[Requirements]: All of the material below is to be returned exactly.

[Records with modeling code]:
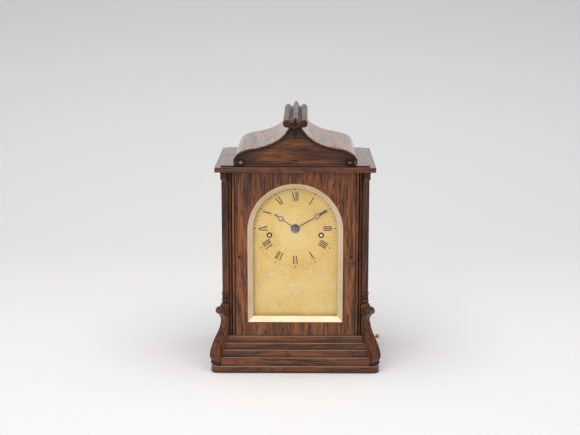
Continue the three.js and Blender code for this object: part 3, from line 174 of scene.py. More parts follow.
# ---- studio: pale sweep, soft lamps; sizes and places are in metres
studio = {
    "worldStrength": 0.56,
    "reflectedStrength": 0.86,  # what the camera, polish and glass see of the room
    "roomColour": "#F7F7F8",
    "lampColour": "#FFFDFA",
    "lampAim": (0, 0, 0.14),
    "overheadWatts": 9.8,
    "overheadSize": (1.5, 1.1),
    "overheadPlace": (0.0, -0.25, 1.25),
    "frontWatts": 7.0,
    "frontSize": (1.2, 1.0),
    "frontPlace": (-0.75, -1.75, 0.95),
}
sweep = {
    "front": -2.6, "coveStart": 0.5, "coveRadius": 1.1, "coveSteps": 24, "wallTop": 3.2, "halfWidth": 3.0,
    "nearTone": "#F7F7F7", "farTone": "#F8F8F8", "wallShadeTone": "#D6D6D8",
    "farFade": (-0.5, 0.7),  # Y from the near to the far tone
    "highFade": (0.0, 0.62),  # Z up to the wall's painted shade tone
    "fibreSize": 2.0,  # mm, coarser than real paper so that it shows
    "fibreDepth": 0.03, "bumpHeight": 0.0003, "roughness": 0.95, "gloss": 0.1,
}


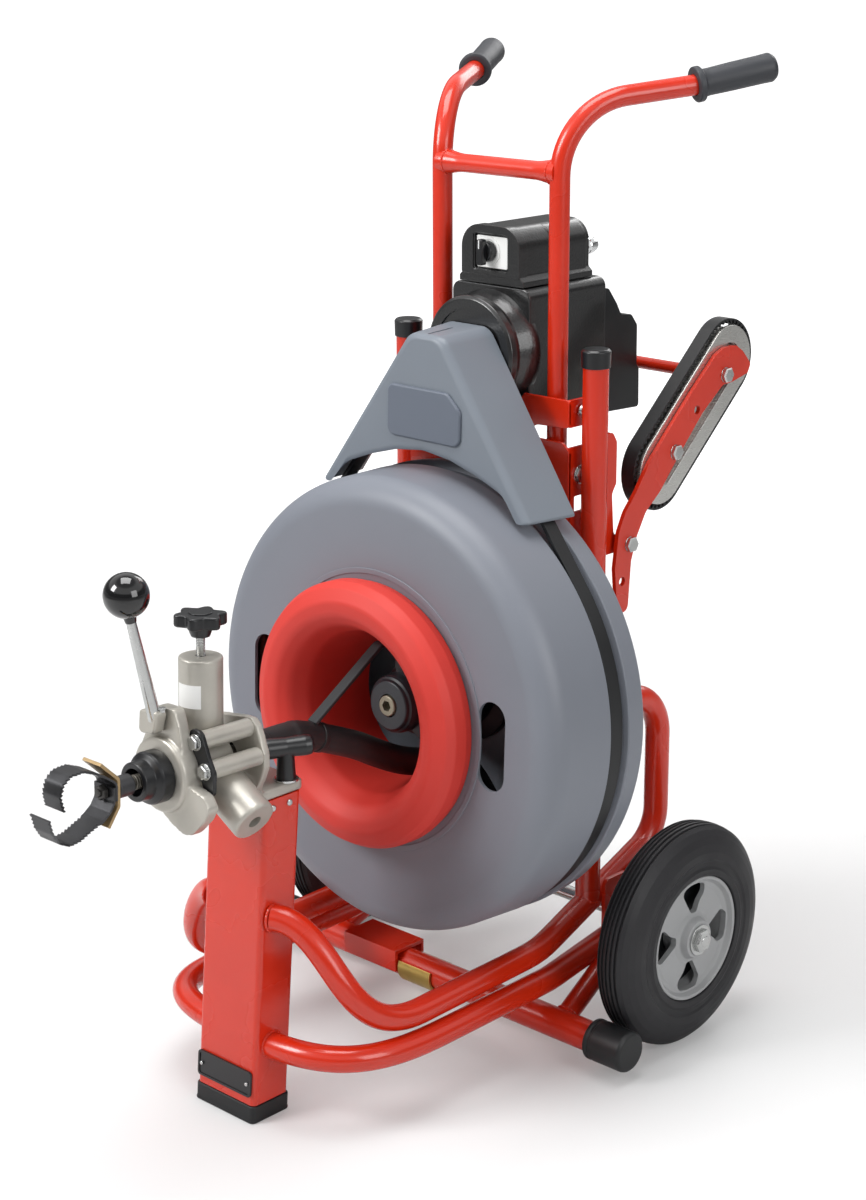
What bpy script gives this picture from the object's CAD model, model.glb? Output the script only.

[Task output]:
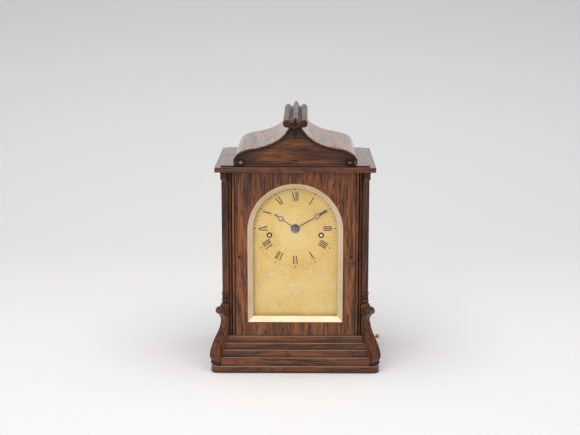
Continue the three.js and Blender code for this object: part 3, from line 174 of scene.py. More parts follow.
# ---- studio: pale sweep, soft lamps; sizes and places are in metres
studio = {
    "worldStrength": 0.56,
    "reflectedStrength": 0.86,  # what the camera, polish and glass see of the room
    "roomColour": "#F7F7F8",
    "lampColour": "#FFFDFA",
    "lampAim": (0, 0, 0.14),
    "overheadWatts": 9.8,
    "overheadSize": (1.5, 1.1),
    "overheadPlace": (0.0, -0.25, 1.25),
    "frontWatts": 7.0,
    "frontSize": (1.2, 1.0),
    "frontPlace": (-0.75, -1.75, 0.95),
}
sweep = {
    "front": -2.6, "coveStart": 0.5, "coveRadius": 1.1, "coveSteps": 24, "wallTop": 3.2, "halfWidth": 3.0,
    "nearTone": "#F7F7F7", "farTone": "#F8F8F8", "wallShadeTone": "#D6D6D8",
    "farFade": (-0.5, 0.7),  # Y from the near to the far tone
    "highFade": (0.0, 0.62),  # Z up to the wall's painted shade tone
    "fibreSize": 2.0,  # mm, coarser than real paper so that it shows
    "fibreDepth": 0.03, "bumpHeight": 0.0003, "roughness": 0.95, "gloss": 0.1,
}


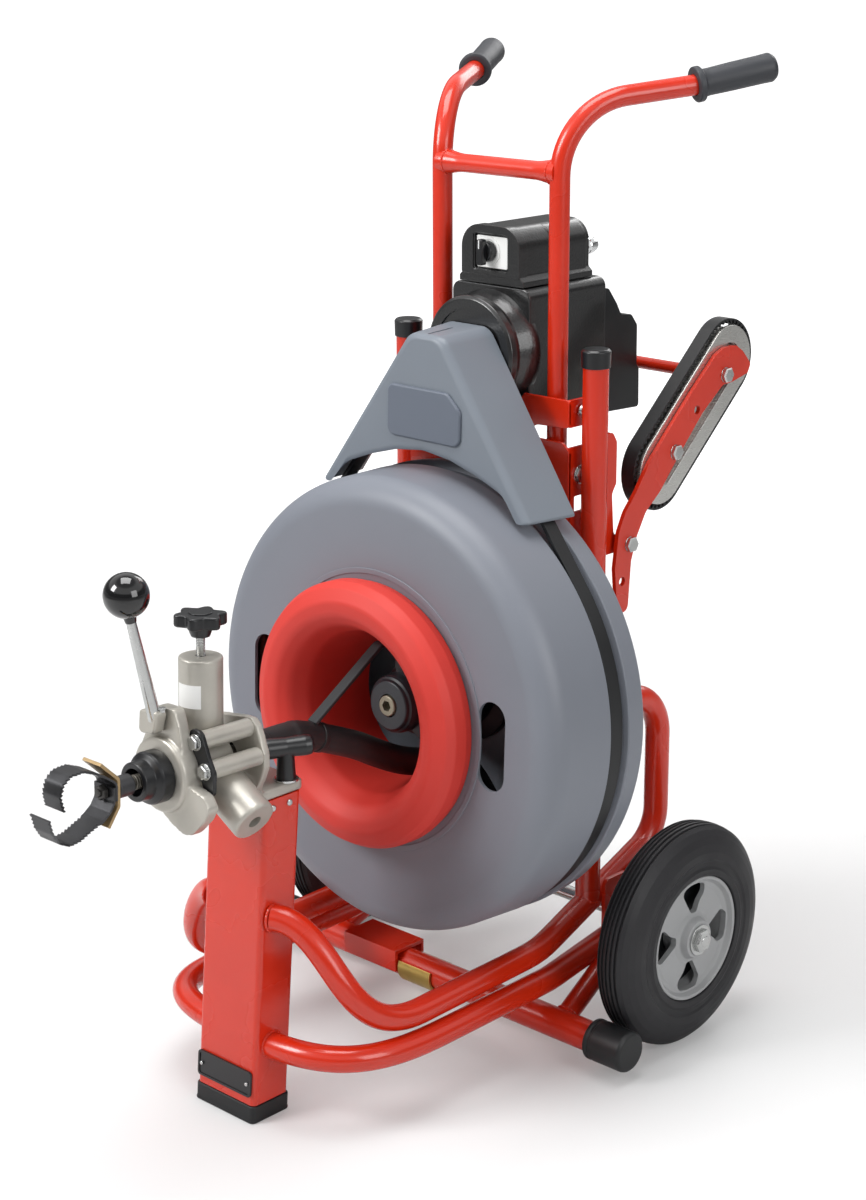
What bpy script gives this picture from the object's CAD model, model.glb? Output the script only.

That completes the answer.